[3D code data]
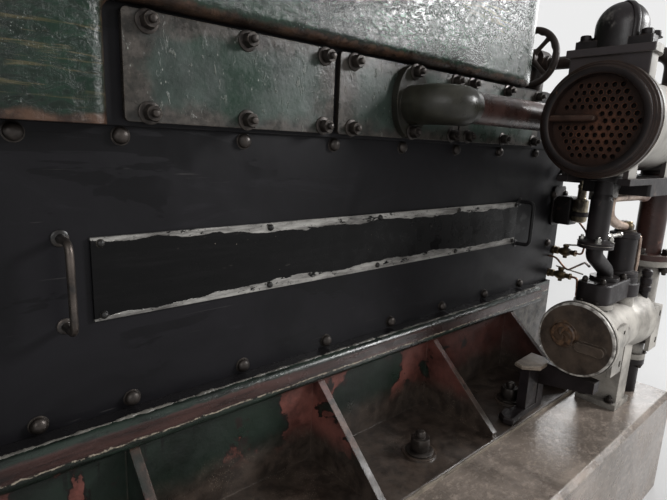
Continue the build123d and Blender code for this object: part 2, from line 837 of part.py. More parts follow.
def make_flywheel():
    middle = (wheel_left + wheel_right) / 2
    rim_inner = wheel_radius - rim_depth
    bore = shaft_radius + 0.05
    wheel = turned_x([
        (wheel_left, bore), (wheel_left, hub_radius - 10), (wheel_left + 10, hub_radius),
        (middle - web_half, hub_radius + 18), (middle - web_half, rim_inner - 16),
        (wheel_left, rim_inner), (wheel_left, wheel_radius - 8),
        (wheel_left + 8, wheel_radius), (wheel_right - 8, wheel_radius),
        (wheel_right, wheel_radius - 8), (wheel_right, rim_inner),
        (middle + web_half, rim_inner - 16), (middle + web_half, hub_radius + 18),
        (wheel_right - 10, hub_radius), (wheel_right, hub_radius - 10),
        (wheel_right, bore)], 0, shaft_z)
    ring = (hub_radius + 18 + rim_inner - 16) / 2
    for i in range(wheel_holes):
        turn = 2 * math.pi * (i + 0.5) / wheel_holes
        wheel -= rod_x(wheel_left, wheel_right, ring * math.cos(turn),
                       shaft_z + ring * math.sin(turn), wheel_hole_radius)
    return wheel


save(make_flywheel(), "flywheel")
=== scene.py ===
"""Dresses the stationary oil engine: worn paint, fasteners, nameplate, cooler, pump and small pipes."""

import json
import math
from collections import namedtuple

import bpy
import numpy as np
from bpy.props import FloatProperty, FloatVectorProperty, PointerProperty
from mathutils import Matrix, Vector


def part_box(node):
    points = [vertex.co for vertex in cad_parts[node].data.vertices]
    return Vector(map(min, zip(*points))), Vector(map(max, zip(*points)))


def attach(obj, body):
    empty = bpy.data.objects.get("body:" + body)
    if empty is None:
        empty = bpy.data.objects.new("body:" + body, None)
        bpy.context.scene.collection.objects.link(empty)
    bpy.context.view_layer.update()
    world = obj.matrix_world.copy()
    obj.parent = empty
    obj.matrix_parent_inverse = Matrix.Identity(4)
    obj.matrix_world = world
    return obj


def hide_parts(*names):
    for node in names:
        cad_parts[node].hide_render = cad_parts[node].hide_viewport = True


bl_info = {
    "name": "Stationary oil engine",
    "version": (1, 0, 0),
    "blender": (4, 5, 0),
    "location": "3D View > Sidebar > Oil engine",
    "description": "Dresses the engine's frame with its fasteners, pipes, castings and worn paint",
    "category": "Object",
}

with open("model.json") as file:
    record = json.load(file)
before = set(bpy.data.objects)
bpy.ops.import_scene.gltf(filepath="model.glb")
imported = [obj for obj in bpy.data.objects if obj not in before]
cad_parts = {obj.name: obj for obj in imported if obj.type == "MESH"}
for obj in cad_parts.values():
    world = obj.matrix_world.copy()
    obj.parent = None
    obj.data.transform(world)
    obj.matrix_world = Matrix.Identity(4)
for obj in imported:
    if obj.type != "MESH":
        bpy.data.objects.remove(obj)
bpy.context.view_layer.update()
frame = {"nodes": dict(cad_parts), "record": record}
nodes = frame["nodes"]

ENGINE = "engine"
WHEEL = "hand_valve_wheel"

# Ways out of a face: the near side, the far side, up, down, towards the cooler and towards the flywheel
NEAR, FAR, UP, DOWN = (0, -1, 0), (0, 1, 0), (0, 0, 1), (0, 0, -1)
COOLER_WAY, FLYWHEEL_WAY = (1, 0, 0), (-1, 0, 0)

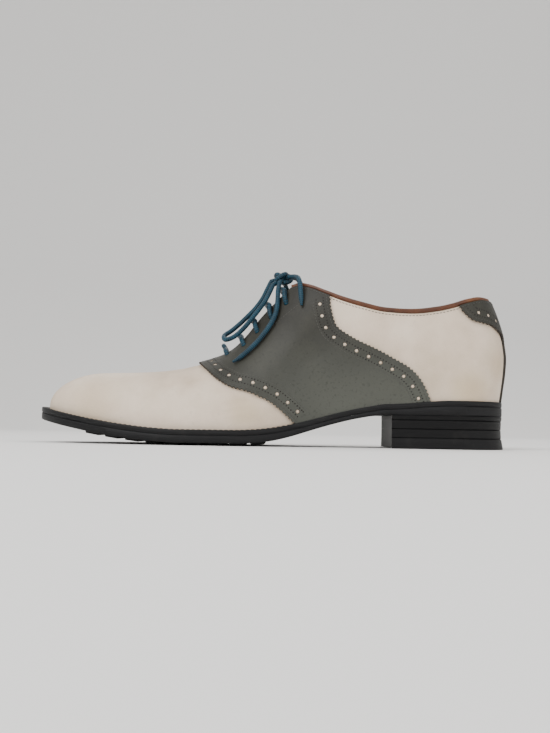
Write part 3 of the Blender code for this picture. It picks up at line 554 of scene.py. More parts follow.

Aim of the exercise — Transcribe nothing but the lines from the line with "rim_inner = wheel_radius - rim_depth" through the line with "obj.parent = empty", reproducing each exactly.

Response to this task —
    rim_inner = wheel_radius - rim_depth
    bore = shaft_radius + 0.05
    wheel = turned_x([
        (wheel_left, bore), (wheel_left, hub_radius - 10), (wheel_left + 10, hub_radius),
        (middle - web_half, hub_radius + 18), (middle - web_half, rim_inner - 16),
        (wheel_left, rim_inner), (wheel_left, wheel_radius - 8),
        (wheel_left + 8, wheel_radius), (wheel_right - 8, wheel_radius),
        (wheel_right, wheel_radius - 8), (wheel_right, rim_inner),
        (middle + web_half, rim_inner - 16), (middle + web_half, hub_radius + 18),
        (wheel_right - 10, hub_radius), (wheel_right, hub_radius - 10),
        (wheel_right, bore)], 0, shaft_z)
    ring = (hub_radius + 18 + rim_inner - 16) / 2
    for i in range(wheel_holes):
        turn = 2 * math.pi * (i + 0.5) / wheel_holes
        wheel -= rod_x(wheel_left, wheel_right, ring * math.cos(turn),
                       shaft_z + ring * math.sin(turn), wheel_hole_radius)
    return wheel


save(make_flywheel(), "flywheel")
=== scene.py ===
"""Dresses the stationary oil engine: worn paint, fasteners, nameplate, cooler, pump and small pipes."""

import json
import math
from collections import namedtuple

import bpy
import numpy as np
from bpy.props import FloatProperty, FloatVectorProperty, PointerProperty
from mathutils import Matrix, Vector


def part_box(node):
    points = [vertex.co for vertex in cad_parts[node].data.vertices]
    return Vector(map(min, zip(*points))), Vector(map(max, zip(*points)))


def attach(obj, body):
    empty = bpy.data.objects.get("body:" + body)
    if empty is None:
        empty = bpy.data.objects.new("body:" + body, None)
        bpy.context.scene.collection.objects.link(empty)
    bpy.context.view_layer.update()
    world = obj.matrix_world.copy()
    obj.parent = empty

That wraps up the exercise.